By Katie Bacon ’93

Back when Mitt Romney was still a contender and superdelegate was not yet a household word, four big names in punditry came to Amherst to lead Interterm Colloquia—mini-courses and public talks—on politics and the presidential race.
 
   Dee Dee Myers and Nicolle Wallace
   Speakers Dee Dee Myers (left) and
   Nicolle Wallace (right). 

For two days, Dee Dee Myers, who was press secretary to President Clinton, and Nicolle Wallace, former White House communications director under George W. Bush, shared a table to talk about “Hot Buttons—and Who’s Pushing Them: Women, the Media and the Changing Electorate.” The following week, columnists David Brooks of The New York Times and E. J. Dionne of The Washington Post presented a two-day colloquium on “What Do We Mean by ‘America’? Liberalism, Conservatism and the Future of the Culture Wars.”
 
Myers and Wallace offered the inside scoop on life inside the White House and on the campaign trail. Their public forum, held in a full Pruyne Lecture Hall, centered on “hyper-partisanship.” It was no cable-style screaming match: Myers and Wallace spent more time agreeing with each other than disagreeing.

Myers said political parties “find that there’s more to be gained from stoking the base than finding compromise.” Once partisan lines get drawn on issues such as Iraq and immigration, they’re almost impossible for politicians to cross. “The voters have to decide they want something different,” Myers said, “and we haven’t. We say we do, but we don’t demand that the candidates find middle ground.” Both women pointed the finger at the press. “The media loves a good fight,” Myers said. “The thing it doesn’t do is try to weigh the value of both arguments.” Wallace blamed the media for turning policy debates into “conflict narratives,” but she, like Myers, also criticized the public, arguing that the visceral feelings of love and hate that Americans have for political leaders contribute to an unhealthily partisan society.

Warning that the country faces “a total disintegration of civilized debate,” Wallace reminisced about the days when Republicans and Democrats used to “fight in Washington and then have drinks together afterwards.” She spoke hopefully of a McCain nomination (which, at that point, was far from secure), saying he had the potential to lead the country into an era of post-partisanship.

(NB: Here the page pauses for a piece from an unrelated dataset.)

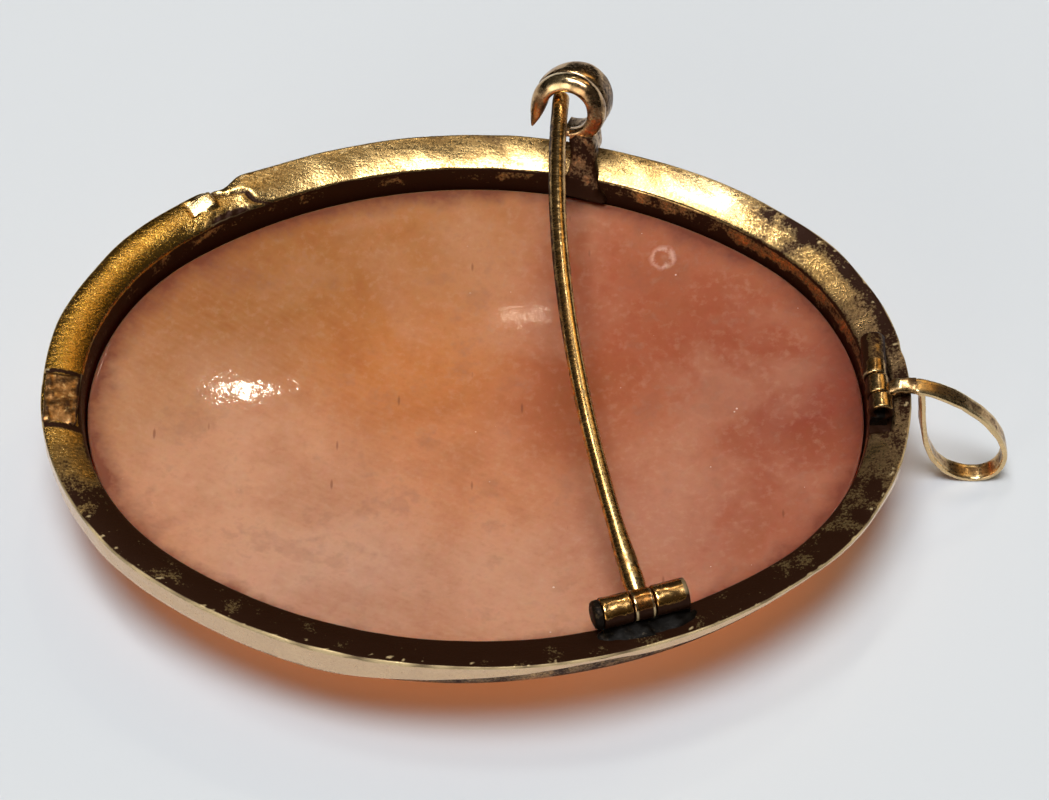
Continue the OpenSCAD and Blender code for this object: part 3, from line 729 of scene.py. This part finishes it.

But at the same time, she wondered, “Are we ready to give up our corner and move to the center? My hunch is that we’re probably a couple of cycles away.”
EJ Dionne and David Brooks
Columnists E.J. Dionne (left) and David
Brooks (right). 


The two-day Brooks-Dionne colloquium featured cultural commentary on the presidential race, which Brooks called “the most exciting political campaign of our lifetime.” At the public forum, held in a packed Cole Assembly Room, Brooks said there’s no doubt the United States is rigidly segmented—by lifestyle, religion, education level. But during this campaign season, he’s been struck by the extent to which the big concerns are the same for everyone—global warming, health care, the economy and, overlaying everything else, a feeling that “we’ve been failed by one authority structure after another.”

Dionne gave specific advice to the Democratic Party: in order to win, he argued, the left must embrace the liberal label. “I believe this is fundamentally a moderate nation, culturally,” he said. But he argued that part of finding the nation’s political middle—and “putting the culture wars behind us”—is recognizing that the “liberalism that emerged in the civil rights movement, the New Deal and the Progressive era was not simply a set of good intentions, but an essential concept that created the America that conservatives and liberals now embrace.”

The mini-courses left students with more than just sound bites. “One of the nice things,” said Lawrence Douglas, the James J. Grosfeld Professor of Law, Jurisprudence and Social Thought, who led the Myers-Wallace colloquium, “is that when you have something lasting for hours, it forces you to break the script.” As Claire Rann ’08, who took part in the Brooks-Dionne program, put it, “It really felt like a two-way street instead of just being talked at for two days.”